We also wrap each table conversion inside a transaction. I’ve talked before about how converting a table will cause an implicit commit, meaning that a rollback won’t undo any of the changes made by the conversion. So why have a transaction here then? Imagine that an exception were to be raised during our migration. In that case we want to ensure our table lock gets dropped as soon as possible. The transaction guarantees this behavior.

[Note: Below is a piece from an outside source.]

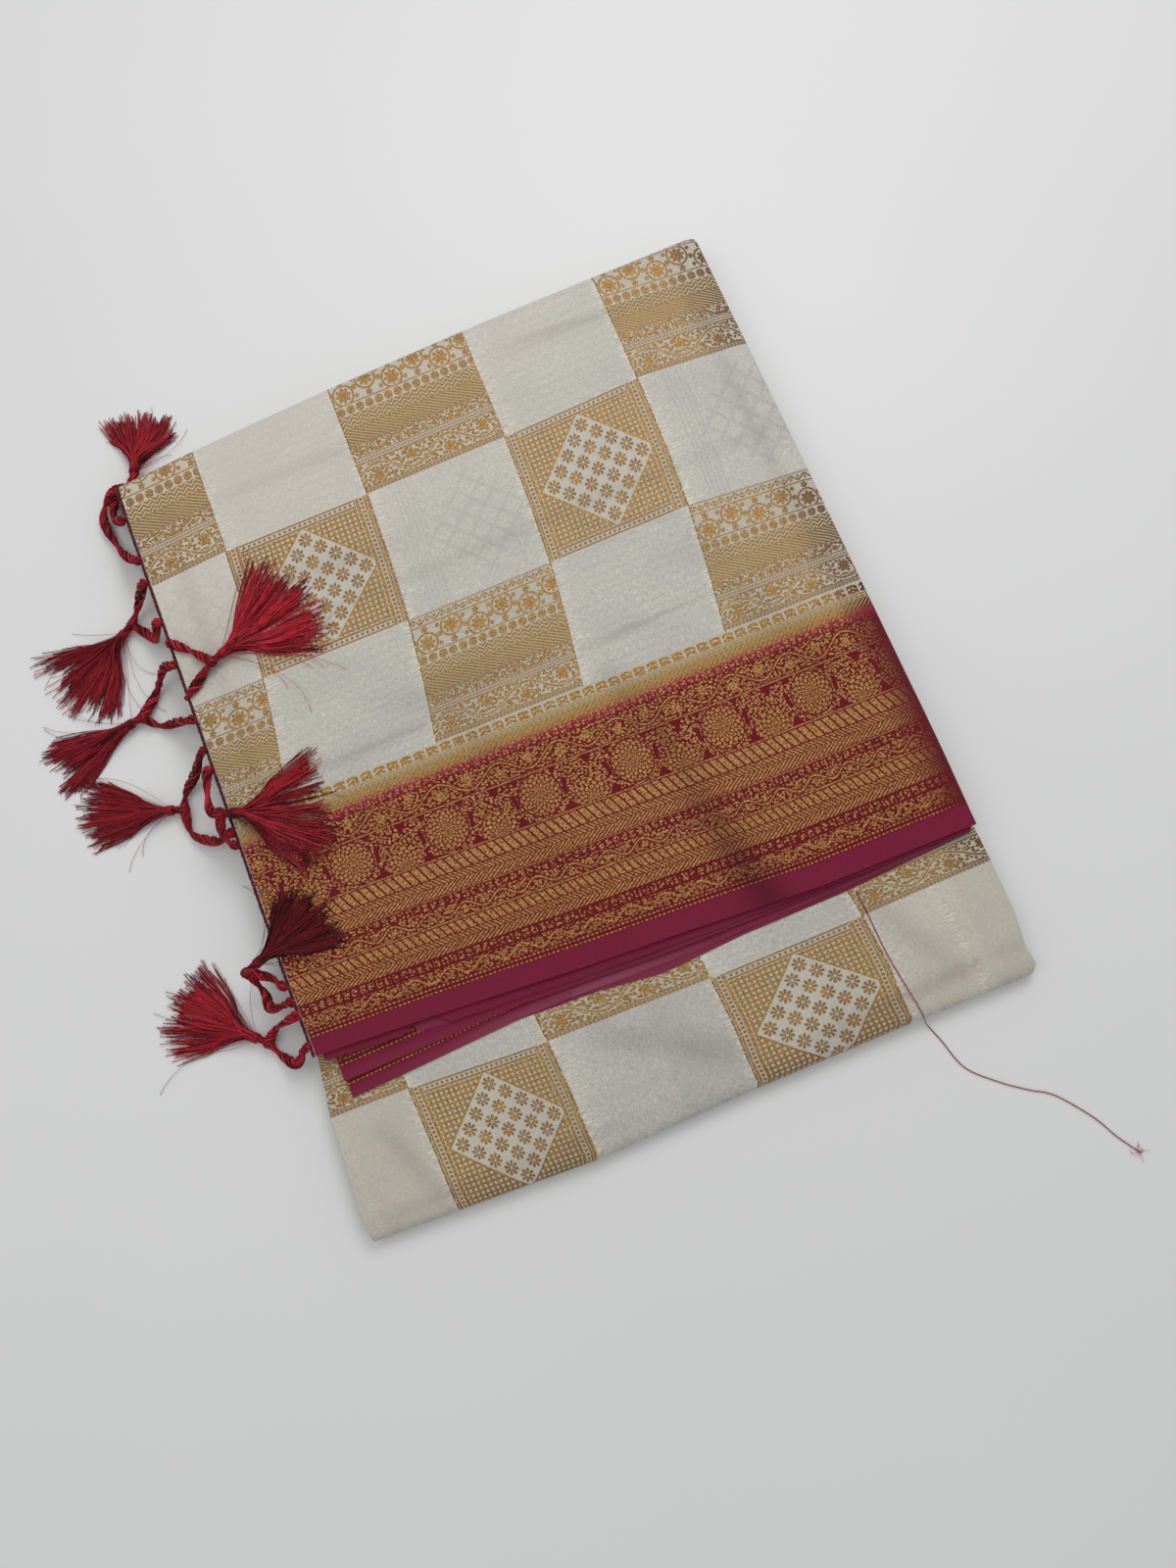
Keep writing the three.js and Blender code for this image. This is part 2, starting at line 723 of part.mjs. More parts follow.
add('folded_core', foldedCore(), 'layers');
add('lower_body', topSheet(lowerBodyPath, LOWER_LEFT, LOWER_RIGHT, true), 'check');
add('upper_body', topSheet(upperBodyPath, UPPER_LEFT, UPPER_RIGHT, false), 'check');
add('upper_border', topSheet(upperBorderPath, UPPER_LEFT, UPPER_RIGHT, false), 'border');
LEAVES.forEach((row, order) => add(`inner_selvedge_${order + 1}`, innerSelvedge(row, order), 'maroon'));
add('pallu_hem', palluHem(), 'hem');
TASSELS.forEach((row, order) => add(`tassel_${order + 1}`, tassel(row), 'silk'));
add('loose_thread', roundTube(THREAD_ROUTE, THREAD_RADIUS, 8, 44), 'silk');

export default group;
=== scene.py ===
"""A silk saree folded flat: checked tissue, a brocade border, hem, tassels and a loose thread."""
import json
import math
import random
from collections import namedtuple

import bpy
import numpy as np
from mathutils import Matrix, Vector

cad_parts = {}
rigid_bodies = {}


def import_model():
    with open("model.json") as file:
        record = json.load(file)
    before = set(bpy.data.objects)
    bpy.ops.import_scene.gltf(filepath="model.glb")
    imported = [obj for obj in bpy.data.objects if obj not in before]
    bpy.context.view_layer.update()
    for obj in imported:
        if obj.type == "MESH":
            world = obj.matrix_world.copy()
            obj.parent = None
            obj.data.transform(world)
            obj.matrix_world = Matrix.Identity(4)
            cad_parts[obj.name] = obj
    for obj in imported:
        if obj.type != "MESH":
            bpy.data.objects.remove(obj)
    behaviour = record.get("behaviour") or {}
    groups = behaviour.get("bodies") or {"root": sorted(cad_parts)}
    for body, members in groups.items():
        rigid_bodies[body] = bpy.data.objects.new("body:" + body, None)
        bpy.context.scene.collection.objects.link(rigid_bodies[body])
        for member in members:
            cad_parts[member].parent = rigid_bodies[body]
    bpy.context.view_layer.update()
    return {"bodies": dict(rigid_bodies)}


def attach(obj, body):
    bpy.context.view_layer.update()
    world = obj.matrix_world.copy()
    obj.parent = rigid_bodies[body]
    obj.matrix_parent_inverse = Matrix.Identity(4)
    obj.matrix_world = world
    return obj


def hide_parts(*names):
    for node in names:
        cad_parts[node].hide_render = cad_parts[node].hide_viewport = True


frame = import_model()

bl_info = {
    "name": "Folded saree",
    "version": (1, 0, 0),
    "blender": (4, 5, 0),
    "location": "3D View > Sidebar > Saree",
    "description": "Makes a saree folded flat, with its border, selvedges, hem and silk tassels",
    "category": "Add Mesh",
}

# The frame is in metres; tables and sizes of cloth below are in millimetres
MM = 0.001
BODY = next(iter(frame["bodies"]), "root")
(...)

Also, if we weren’t so paranoid about checking the before and after data as part of our migration, we could simplify this code quite a bit.
CHARACTER_SET = 'utf8'
COLLATION = 'utf8_unicode_ci'
class ConvertAllTablesToUtf8 < ActiveRecord::Migration
def up
ActiveRecord::Base.connection.tables.each do |table|
say 'converting table to unicode'
execute("ALTER TABLE #{table} CONVERT TO CHARACTER SET #{CHARACTER_SET} COLLATE #{COLLATION}")

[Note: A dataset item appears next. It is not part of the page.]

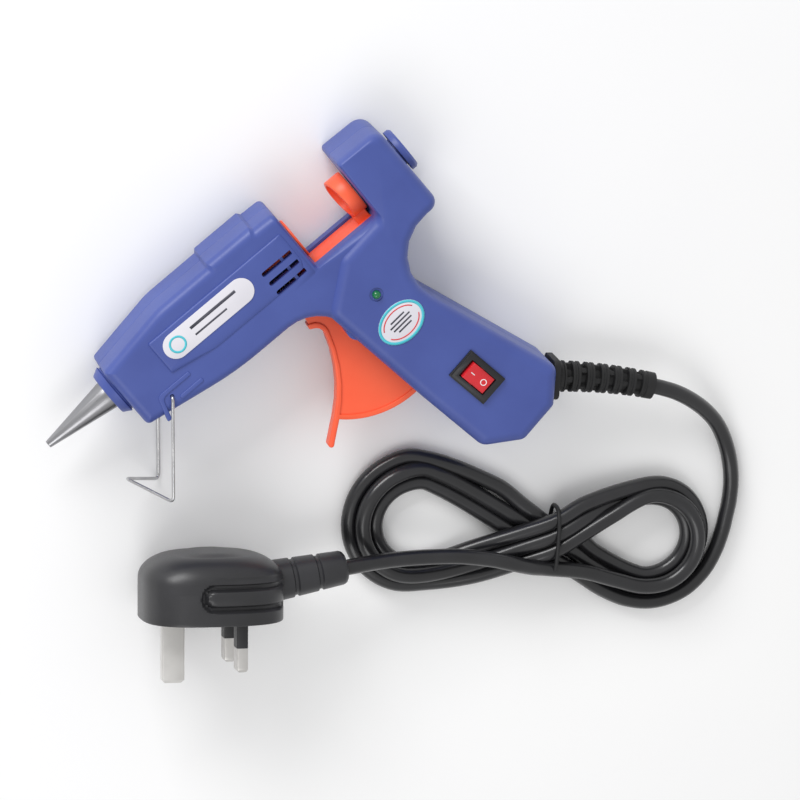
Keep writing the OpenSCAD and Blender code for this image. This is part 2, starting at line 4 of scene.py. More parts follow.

execute("ALTER TABLE #{table} DEFAULT CHARACTER SET #{CHARACTER_SET} COLLATE #{COLLATION}")
end
execute("ALTER DATABASE #{ActiveRecord::Base.connection.current_database} DEFAULT CHARACTER SET #{CHARACTER_SET} COLLATE #{COLLATION}")
end
def down
raise ActiveRecord::IrreversibleMigration
end
end
Notice how we can drop the lock as the ALTER TABLE
command will prevent all writes to the table while simultaneously allowing all reads.
In most cases, ALTER TABLE makes a temporary copy of the original table. MySQL waits for other operations that are modifying the table, then proceeds. It incorporates the alteration into the copy, deletes the original table, and renames the new one. While ALTER TABLE is executing, the original table is readable by other sessions. Updates and writes to the table that begin after the ALTER TABLE operation begins are stalled until the new table is ready, then are automatically redirected to the new table without any failed updates. The temporary copy of the original table is created in the database directory of the new table. This can differ from the database directory of the original table for ALTER TABLE operations that rename the table to a different database.
Furthermore, since we now no longer have a lock on our table we can also drop the transaction. This gives us the much-simplified code shown above.